Die Kuh und das Pferd gehören auf die Weide. Soweit stimme ich zu. Eine Weide ist aber ein eingegrenzter Raum, d.h., ungesichert durch die Gegend laufen, können auch Kühe und Pferde nicht. Sie würden schnell zu einer Gefahr werden, wenn sie über Straßen laufen, usw.

Menschen sind rational in der Lage, Gefahren abzuschätzen und zu lernen. Man sagt ja, Menschen seien vernunftbegabt und lernfähig. Menschen wissen in der Regel, dass man nicht einfach auf eine Straße laufen kann, dass man keine Vögel töten soll und man nicht alles essen kann, was einem vor die Nase kommt.

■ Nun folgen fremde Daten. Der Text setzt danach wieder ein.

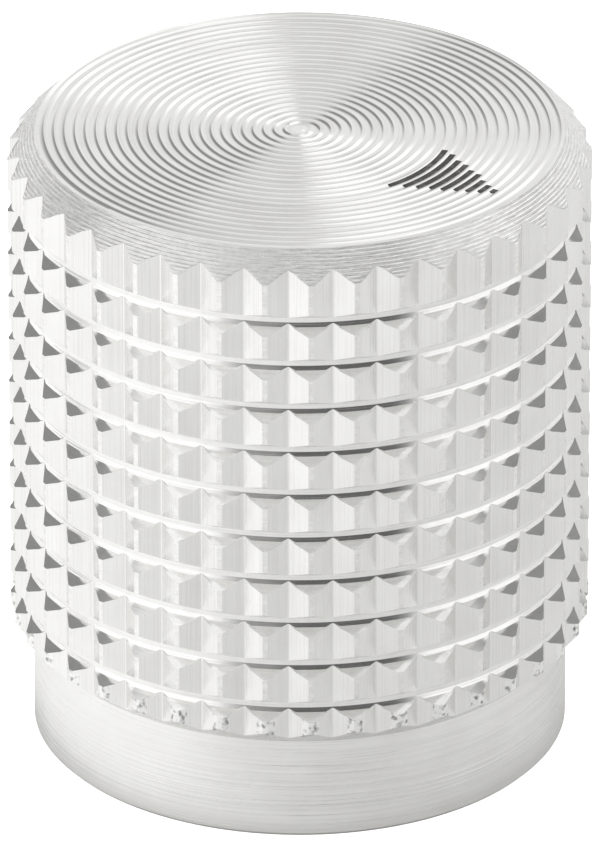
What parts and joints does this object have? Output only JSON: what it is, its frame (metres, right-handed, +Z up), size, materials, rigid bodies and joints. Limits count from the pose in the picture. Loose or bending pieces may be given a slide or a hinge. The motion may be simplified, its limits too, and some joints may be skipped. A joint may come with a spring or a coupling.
{
  "type": "control knob",
  "caption": "Turned aluminium control knob with a square-cut knurled grip, plain collar, painted pointer and a blind bore for a round shaft.",
  "frame": {"origin": "centre of the underside, on the knob's axis", "axes": "+Z up the knob's axis towards the face; the pointer points along +Y"},
  "size_m": [0.019, 0.019, 0.0214],
  "materials": {
    "knob_body": "bright turned, unanodised",
    "set_screw": "satin",
    "pointer_paint": "matt black paint"
  },
  "bodies": {
    "root": {"knob_body": "knob_body", "set_screw": "set_screw", "pointer_paint": "pointer_paint"}
  },
  "joints": []
}
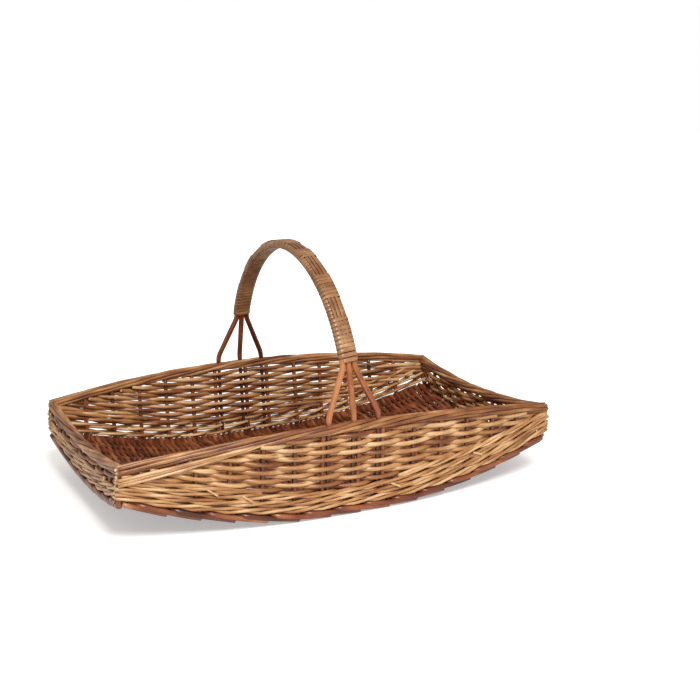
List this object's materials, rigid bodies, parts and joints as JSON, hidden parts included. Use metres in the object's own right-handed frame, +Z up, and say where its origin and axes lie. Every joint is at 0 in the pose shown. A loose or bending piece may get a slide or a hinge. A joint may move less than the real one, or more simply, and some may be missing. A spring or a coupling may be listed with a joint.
{
  "type": "trug basket",
  "caption": "Shallow boat-shaped woven willow garden trug: low curved walls, rolled rim, rising ends and a fixed lapped bow handle across the middle.",
  "frame": {"origin": "on the ground under the middle of the basket, at the centre of its outline seen from above", "axes": "+X along the basket's length, +Y across it in the plane of the bow handle, +Z up"},
  "size_m": [0.576, 0.3839, 0.3115],
  "materials": {
    "willow_buff": "satin",
    "willow_stake": "satin",
    "willow_brown": "satin",
    "cane": "satin"
  },
  "bodies": {
    "root": {"base_sticks": "willow_stake", "base_weave": "willow_brown", "bow_rod_left": "willow_stake", "bow_rod_middle": "willow_stake", "bow_rod_right": "willow_stake", "corner_post_back_left": "willow_stake", "corner_post_back_right": "willow_stake", "corner_post_front_left": "willow_stake", "corner_post_front_right": "willow_stake", "foot_border_back": "willow_brown", "foot_border_front": "willow_brown", "foot_border_left": "willow_brown", "foot_border_right": "willow_brown", "lapping_back": "cane", "lapping_front": "cane", "leader_left": "cane", "leader_middle": "cane", "leader_right": "cane", "rim_border_back": "willow_buff", "rim_border_front": "willow_buff", "rim_border_left": "willow_buff", "rim_border_right": "willow_buff", "stakes_back": "willow_stake", "stakes_front": "willow_stake", "stakes_left": "willow_stake", "stakes_right": "willow_stake", "upsett_wale_back": "willow_buff", "upsett_wale_front": "willow_buff", "upsett_wale_left": "willow_buff", "upsett_wale_right": "willow_buff", "weave_back": "willow_buff", "weave_front": "willow_buff", "weave_left": "willow_buff", "weave_right": "willow_buff"}
  },
  "joints": []
}
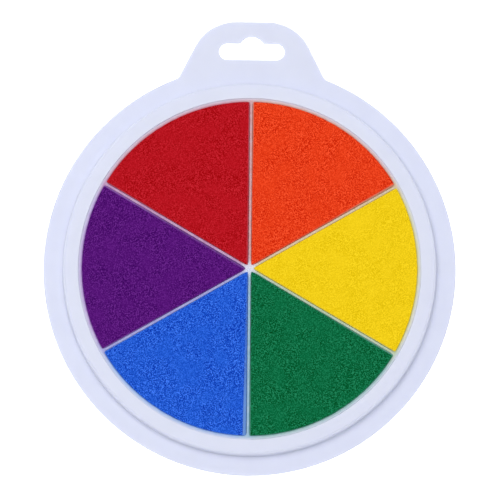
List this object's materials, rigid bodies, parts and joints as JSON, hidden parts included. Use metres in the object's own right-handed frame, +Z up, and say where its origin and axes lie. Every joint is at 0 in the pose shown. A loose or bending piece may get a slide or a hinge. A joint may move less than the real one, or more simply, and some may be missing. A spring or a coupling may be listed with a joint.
{
  "type": "ink pad",
  "caption": "Round ink pad: a shallow white tray divided by spoke ribs into coloured foam wedges, with a hang tab and a lid kept upturned beneath it.",
  "frame": {"origin": "centre of the round part, on the flat face of the upturned lid that rests on the table", "axes": "+Z up, out of the inked faces; +Y from the disc's centre towards the hang tab; +X to the right"},
  "size_m": [0.15, 0.166, 0.0157],
  "materials": {
    "tray_plastic": "satin",
    "lid_plastic": "satin",
    "red_ink_foam": "matte",
    "orange_ink_foam": "matte",
    "yellow_ink_foam": "matte",
    "green_ink_foam": "matte",
    "blue_ink_foam": "matte",
    "purple_ink_foam": "matte",
    "adhesive": "matte"
  },
  "bodies": {
    "lid": {"lid": "lid_plastic"},
    "tray": {"tray": "tray_plastic", "red_pad": "red_ink_foam", "orange_pad": "orange_ink_foam", "yellow_pad": "yellow_ink_foam", "green_pad": "green_ink_foam", "blue_pad": "blue_ink_foam", "purple_pad": "purple_ink_foam", "red_pad_adhesive": "adhesive", "orange_pad_adhesive": "adhesive", "yellow_pad_adhesive": "adhesive", "green_pad_adhesive": "adhesive", "blue_pad_adhesive": "adhesive", "purple_pad_adhesive": "adhesive"}
  },
  "joints": [
    {"name": "tray_lift", "type": "slide", "parent": "lid", "child": "tray", "axis": [0, 0, 1], "range_m": [0, 0.03]}
  ]
}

Die Katze kann das alles nicht! Sie erkennt Gefahren nur innerhalb des Spektrums ihrer Instinkte. Sie kann weder Zusammenhänge erkennen, noch ist sie kognitiv in der Lage, Situationen abzuwägen und Entscheidungen zu treffen.

Die Katze ist ein Haustier mit ausgeprägtem Jagdinstinkt. Das ist das Erbe aus knapp 10 000 Jahren Evolution, in der die Katze begriff, dass es ihr zwar einigermaßen gut erging, wenn sie sich den Menschen anschloss, sie aber nur gern gesehen war, wenn sie erfolgreich gejagt hat.

Wenn tatsächlich nur diese Katzen draußen herumlaufen würden, die man 100 % nicht halten kann, dann gäbe es weniger verletzte Tiere, um die Menschen sich kümmern müssen, es gäbe viel weniger platt gefahrene Katzen, die andere dann von der Straße kratzen müssen und es gäbe tatsächlich viel weniger Fälle von FIV, FeLV, und ungewollter Kitten.

Würde ich nicht in so einer ruhigen Gegend leben, hätte ich Max und Moritz ein neues Zuhause gesucht, von wo aus sie relativ gefahrlos draußen herumstromern können. Dadurch, dass sie sich zumeist in der großen Grünanlage aufhalten, sind sie nicht so vielen Gefahren ausgesetzt. Ansonsten hätte ich das Problem nur abgeschoben, denn Freigänger bleiben sie auch anderswo. Ich hätte es nur nicht mehr gesehen. Dennoch kann es passieren, dass sie von einem Streifzug nicht zurückkommen. Das ist das Risiko, dass sie und ich tragen müssen. Darüber muss ich mir im Klaren sein. Eine Erkenntnis, auf die ich gern verzichten würde.